1. ## Poisson Distribution

The number of flaws on a VHS magnetic tape produced continuously at a factory follows a Poisson distribution with an average of 0.01 flaws per meter. A standard VHS cassette tape contains 250 meters of magnetic tape.
a) What is the probability that there are at least two flaws in a single VHS cassette tape?
b) What is the probability that there are no flaws in a single VHS cassette tape; that is, a tape is flawless?
c)In a random sample of 20 cassettes, what is the probability that at least two of them are flawless?

Any help would be appreciated.

2. Originally Posted by shannu82
The number of flaws on a VHS magnetic tape produced continuously at a factory follows a Poisson distribution with an average of 0.01 flaws per meter. A standard VHS cassette tape contains 250 meters of magnetic tape.
a) What is the probability that there are at least two flaws in a single VHS cassette tape?
b) What is the probability that there are no flaws in a single VHS cassette tape; that is, a tape is flawless?
c)In a random sample of 20 cassettes, what is the probability that at least two of them are flawless?

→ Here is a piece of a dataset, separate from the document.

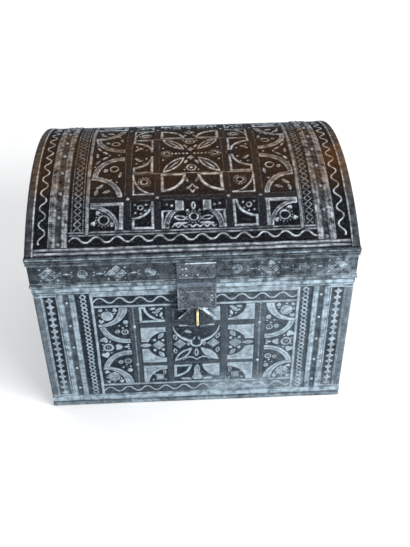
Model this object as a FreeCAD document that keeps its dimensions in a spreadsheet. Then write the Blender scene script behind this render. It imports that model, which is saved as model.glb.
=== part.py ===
import FreeCAD, Part
import math
import os

import Sketcher
from FreeCAD import Placement, Rotation, Vector

# A domed chest: wooden boards covered with embossed sheet metal, nailed mouldings over the seams,
# a lid on two butt hinges and a hasp that drops over a staple. Millimetres, +Z up, front towards -Y,
# origin at the middle of the base.

doc = FreeCAD.newDocument("domed_chest")
sheet = doc.addObject("Spreadsheet::Sheet", "Sizes")

# Driving sizes, in millimetres: alias, value and what it is.
SIZES = [
    ("box_width", 495, "box, over its mouldings, left to right"),
    ("box_depth", 384, "box, over its mouldings, front to back"),
    ("box_height", 267, "floor to the joint between box and lid"),
    ("lid_overhang", 2.5, "lid beyond the box on every side"),
    ("rim_height", 58, "upright part of the lid"),
    ("dome_rise", 58, "dome above the rim"),
    ("wall_thick", 12, "front, back and side boards of the box"),
    ("floor_thick", 10, "floor board"),
    ("rail_thick", 12, "front and back rails of the lid"),
    ("end_thick", 12, "arched end boards of the lid"),
    ("stave_thick", 10, "staves of the dome"),
    ("sheet_thick", 1.2, "embossed sheet, over its embossing"),
    ("bead_rise", 2.6, "mouldings above the sheet"),
    ("bedding", 0.2, "between a curved sheet and the staves"),
    ("seam_inset", 50, "seam between corner sheet and panel, in from the corner"),
    ("seam_width", 28, "moulding over a seam"),
    ("groove_width", 7, "nailed groove in the middle of a seam moulding"),
    ("strip_thick", 0.8, "seam moulding at its edges and in its groove"),
    ("emboss_rise", 1.3, "main embossed forms, above their sheet"),
    ("bar_rise", 0.7, "scored bars between the embossed forms, above their sheet"),
    ("line_width", 4.2, "embossed lines that frame the panels"),
    ("frame_width", 6, "embossed corner frames of the crown"),
    ("square_cut", 29, "quarter circle cut out of an embossed square, radius"),
    ("quarter_radius", 29.5, "embossed quarter discs of the front, radius"),
    ("band_radius", 40, "curved bands of the tall columns, radius at the middle of a band"),
    ("band_width", 9, "curved bands of the tall columns"),
    ("petal_length", 41, "petals of the front, point to point"),
    ("petal_width", 14, "petals of the front"),
    ("bowl_radius", 37.5, "embossed bowl of the front"),
    ("bowl_thick", 5.6, "embossed bowl of the front, at its thickest"),
    ("crown_bowl", 39.5, "quarter bowls of the crown, radius"),
    ("flower_length", 52, "petals of the crown's flower, point to point"),
    ("flower_width", 17, "petals of the crown's flower"),
    ("edge_width", 11.5, "raised strip along a corner"),
    ("edge_bevel", 1.5, "bevel on a raised corner"),
    ("edge_lap", 10, "fold of the lid's edge strip down over its end"),
    ("foot_bead", 11, "dark bead that stands on the ground"),
    ("base_bead", 14, "pale bead above the foot bead"),
    ("top_bead", 14, "bead along the top of the box"),
    ("rope_bead", 8, "roped bead along the bottom of the rim"),
    ("cornice_bead", 4.5, "each of the beads along the top of the rim"),
    ("cornice_rise", 1.2, "hollows between the cornice beads, below their crests"),
    ("nail_radius", 3.2, "domed nail head"),
    ("nail_rise", 2.4, "domed nail head, above its seat"),
    ("nail_pitch", 46, "between nails along a seam"),
    ("nail_margin", 18, "first nail from the end of its moulding"),
    ("hasp_width", 60, "hasp plate and leaf"),
    ("hasp_shift", 4, "middle of hasp and staple, right of the chest's middle"),
    ("hasp_thick", 2, "hasp plate and leaf"),
    ("hasp_barrel", 4.5, "barrel of the hasp's hinge, radius"),
    ("hasp_pin", 2, "pin of the hasp's hinge, radius"),
    ("hasp_drop", 86, "tip of the leaf below the joint of box and lid"),
    ("plate_height", 34, "hasp plate above the roped bead"),
    ("tongue_height", 38, "lozenge tongue of the leaf"),
    ("tongue_waist", 26, "tongue where it leaves the leaf, and at its tip"),
    ("slot_side", 1.95, "slot of the leaf, clear of the staple rod on each side"),
    ("slot_roof", 1.5, "slot of the leaf, clear above the staple"),
    ("lip_radius", 2.1, "rolled lip at the tip of each tine"),
    ("staple_rod", 2.25, "staple rod, radius"),
    ("staple_height", 31, "staple over its legs"),
    ("staple_reach", 10, "staple beyond the leaf's face"),
    ("staple_bend", 5, "bends of the staple, radius at the rod's middle"),
    ("staple_bed", 9, "staple legs inside the front board"),
    ("staple_foot", 6, "lower leg of the staple above the tip of the leaf"),
    ("escutcheon_width", 24, "plate under the staple"),
    ("escutcheon_height", 44, "plate under the staple"),
    ("escutcheon_thick", 1.5, "plate under the staple"),
    ("hinge_clear", 3.5, "butt hinges, from the seam moulding beside them"),
    ("hinge_width", 60, "butt hinges"),
    ("hinge_drop", 38, "leaf of a butt hinge, from the pin's middle"),
    ("leaf_thick", 2, "leaf of a butt hinge"),
    ("barrel_radius", 4, "barrel of a butt hinge"),
    ("hinge_pin", 2, "pin of a butt hinge, radius"),
    ("running", 0.05, "round a pin, in its bore"),
    ("free_gap", 0.3, "between pieces that pass each other"),
    ("overrun", 1, "cuts beyond the solid"),
]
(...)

Any help would be appreciated.
The mean of the required Poisson distribution is (0.01)(250) = ....

(a) 1 - Pr(X = 1) - Pr(X = 0).

(b) Pr(X = 0)

(c) Y ~ Binomial(n = 20, p = answer from (b)). Calculate Pr(Y > 1) = 1 - Pr(Y = 1) - Pr(Y = 0).

3. Thank You for helping... I just wanna make sure i understand correctly,

a)P(x=1) =0.21 (table 2 gives 0.287)
P(x=0) =0.08 (table 2 gives 0.082)
1-(0.287+0.082)= 0.63
Therefore there is a 63% chance that atleast 2 flaws in a single VHS tape.

b)P(x=0) = 0.082

c) μ = 1.64
P(x=1)= 0.318
P(x=0) =.194
P(x>1) = 1-(.318+.194) =.488

P.S. I used P (x=k)= [(μ^k)(e^-μ)]/k!

4. Originally Posted by shannu82
Thank You for helping... I just wanna make sure i understand correctly,

a)P(x=1) =0.21 (table 2 gives 0.287) Mr F says: I get 0.205.
P(x=0) =0.08 (table 2 gives 0.082)
1-(0.287+0.082)= 0.63
Therefore there is a 63% chance that atleast 2 flaws in a single VHS tape.

b)P(x=0) = 0.082

c) μ = 1.64
P(x=1)= 0.318
P(x=0) =.194
P(x>1) = 1-(.318+.194) =.488 Mr F says: I get 0.4966.

P.S. I used P (x=k)= [(μ^k)(e^-μ)]/k!
The discrepancy between you and me is probably due to the accuracy of your tables (I used a TI-89).